When inside the house I use the locker room “towel snap” method for catching flies. This takes a lot more practice and finesse that the butterfly net method. (I have found it comes in handy even if you don’t have herps to feed.)

  1. Get a dish towel and, holding one end still, twist the other end until it will not twist anymore.
  2. Let go of the still end, and very quickly, before the towel untwists itself, snap the fly. This will take a lot of practice, but once you discover just the right technique, it works quite well. This stuns the fly, but does not crush or kill it. It is also gentle enough that you shouldn’t break anything in the house.
  3. Pick up the fly, and repeat Step 5 above.
catching flies

This common monkey lizard munches on a wild grasshopper. Being able to hunt for his food helps keep him healthy and fit. Image credit: Bernard Dupont

One of the benefits of catching flies to feed your reptiles and amphibians is that they contain a different set of vitamins and minerals than farm raised crickets and mealworms. The same holds true for other wild caught insects such as grasshoppers, moths and grubs. However, we also run the risk that they may have been exposed to insecticides or herbicides prior to being caught.
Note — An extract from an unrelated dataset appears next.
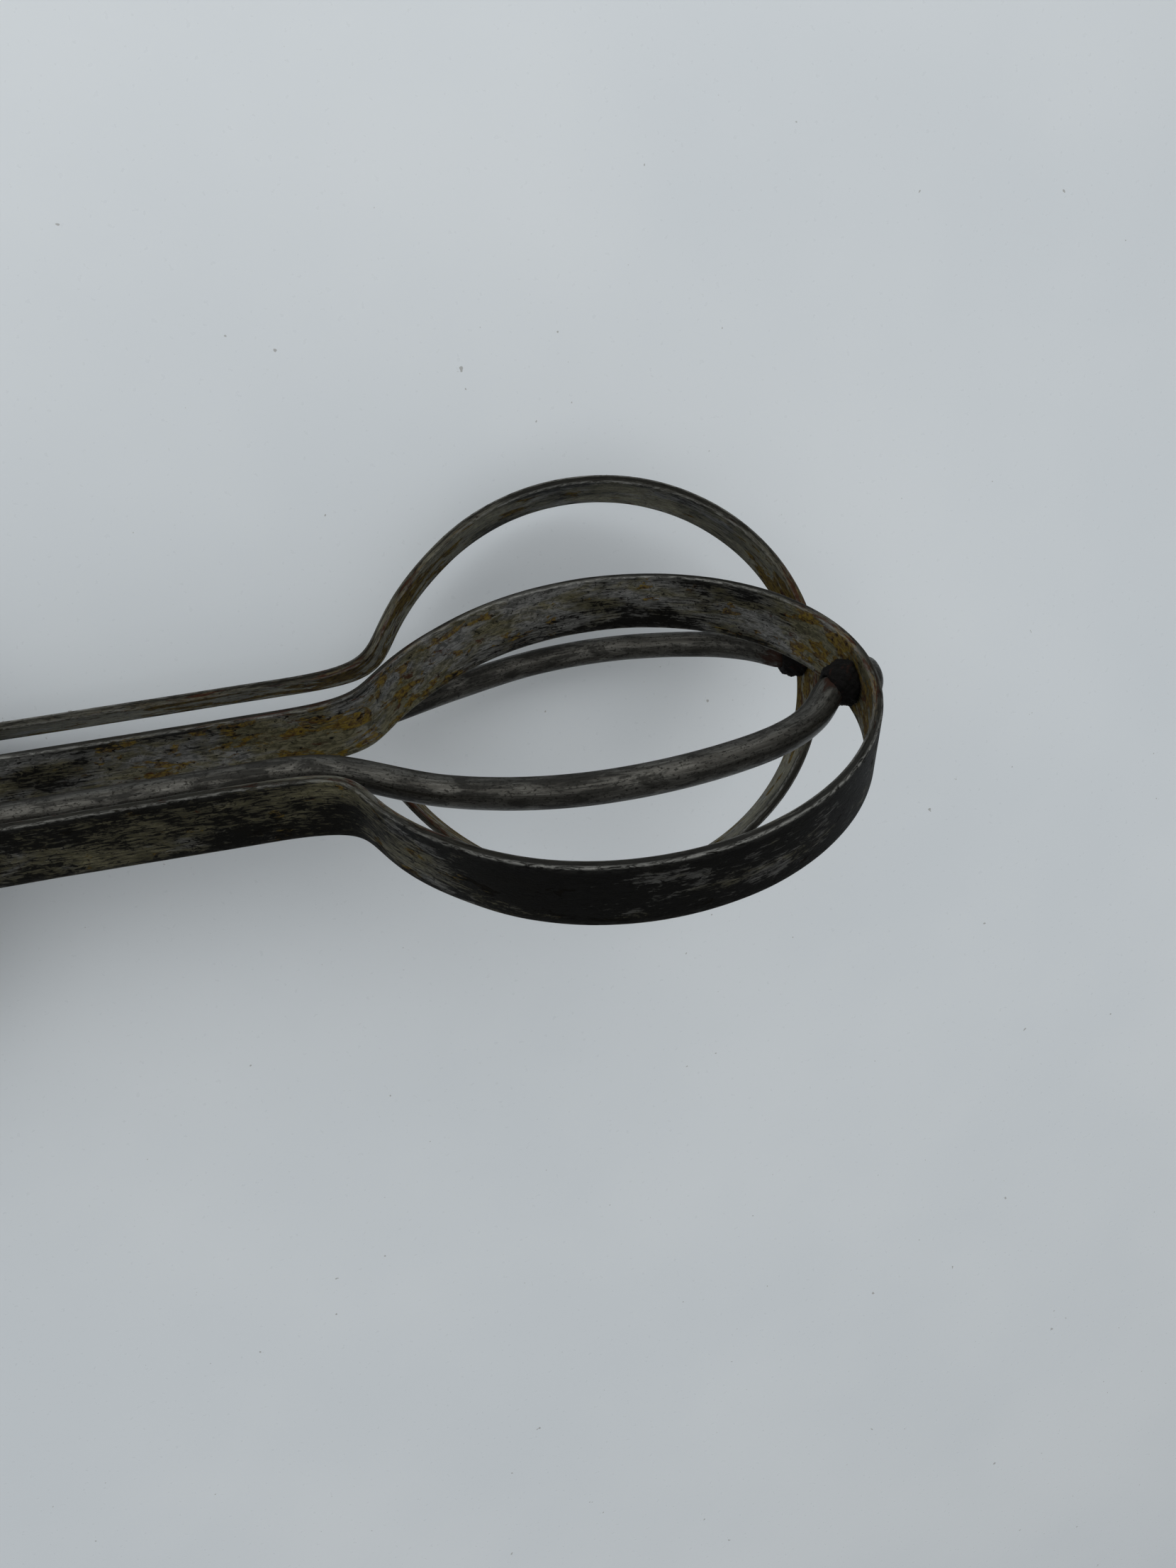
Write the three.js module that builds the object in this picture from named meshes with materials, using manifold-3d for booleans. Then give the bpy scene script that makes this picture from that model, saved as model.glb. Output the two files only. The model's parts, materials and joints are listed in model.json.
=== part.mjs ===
// Rotary hand beater with two geared strap dashers, lying on a table.
// Millimetres, +Z up, +X from the handle towards the dasher tips.
import * as THREE from 'three';
import { mergeVertices } from 'three/addons/utils/BufferGeometryUtils.js';
import Module from 'manifold-3d';

const wasm = await Module();
wasm.setup();

// ---- driving dimensions, measured along the beater from the dasher tips ----
const axisGap = 24.6;            // between the two dasher axes
const runGap = 0.3;              // air between pieces that touch or turn

const loopRadius = 35;           // half width of a strap loop
const loopHalfLength = 37.6;
const loopSweep = 128;           // degrees of the ellipse before the shoulder
const neckHalf = 8.4;            // strap centre line to dasher axis in the neck
const neckStart = -90.5;
const neckEnd = -149.4;
const strapWidth = 10.6;
const strapThick = 1.5;
const upperTurn = -67.8;         // rest angle of each loop about its axis, degrees
const lowerTurn = -19.5;
const lowerStep = 0.5;           // the lower dasher sits this much further out
const blockLength = 5.6;         // of the pinion block between the strap ends
const rivetInset = 2.8;          // strap rivets from the strap ends

const rodRadius = 2.36;
const shankRadius = 1.6;
const rodEnd = -171.1;            // inside the cross-head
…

If this is the case, we could sicken or kill our herps. Due to this risk, it’s important to consider your surroundings and only feed wild caught insects when the pesticide risk in that area is very low.


  1. I don’t and never will have a reptile or anphibian in my house, so I had no idea. I always just thought that food for them was available at PetSmart. You learn something new everyday.

    • In my old neighborhood I used to pay the kids five cents each for live bugs to feed my frogs. They loved catching them and watching the frogs eat.

    • I can stare at frogs hunting and eating live insects for hours. It’s just so interesting. Then once you become familiar with what they look like when they feed, it’s easier to tell if they’re sick, because their feeding behavior often changes.

  2. Not going to lie, I am not the type of person to catch flies to feed to our pets (my dog is pretty good at catching them herself). We used to have a bearded dragon and I was always so grossed out when I had to go and get him bugs to eat from the pet store. He loved them but it totally grossed me out.

  3. I have a friend that has a few lizards and she typically goes to the store to buy crickets. I think you have a good point here, that are more well-rounded diet would include flies. I’m gonna show her this post so that she knows how to catch them.

  4. I NEVER knew there were so many ways to catch flies. In fact I never thought of catching flies for reptilian and amphibian pets instead of buying them from the pet store which I imagine can be quite expensive.

  5. Omg, I love reptiles…from a distance! LOL. I have a friend who’s son has a tortoise and a gecko. I’m definitely going to share this with them 🙂

    • When I was a kid I used to rescue terrestrial turtles. I and my friends who’d visit spent hours catching grasshoppers to feed them. Those were fun and memorable times.

    • The butterfly net method is pretty straightforward. If you have what is called a “sweep” net, you can catch all kinds of feeder insects.

  6. Never been a big reptile fan. Have a nephew who has all these different reptiles and he really enjoys them. Will have show him your site.

    • I’ve lived in the country a good portion of my life. I love finding frogs, but I’m a little more tentative around wild snakes.

  7. Too funny – we have done this for our cats! They love chasing flies but sometimes they need a little help. I can see us doing this if we had reptiles. My daughter has been begging for a bearded dragon so we could catch some flies for it (if we get one!).

  8. Oh my goodness. You had every strand of hair on my body stand on its ends. I am terrified by reptiles! No one in the family was ever interested in having them for pets. I will send your link over to my friend who has a pet iguana.

    • Iguanas are really cool pets. I’m in Belize right now for an extended trip, and they are all over the island here.

    • Jenn – reptiles and amphibians have long, sticky tongues so when they catch a fly, they swallow it whole. Mantids, on the other hand, chew their food head first. I agree – it is pretty barbaric.

  9. I didn’t realize that this was something you could and should do! That’s so interesting that they have different nutritional content.

    • I’ve never kept a snake that was large enough to eat mice. That’s getting into an entirely different realm of catching food!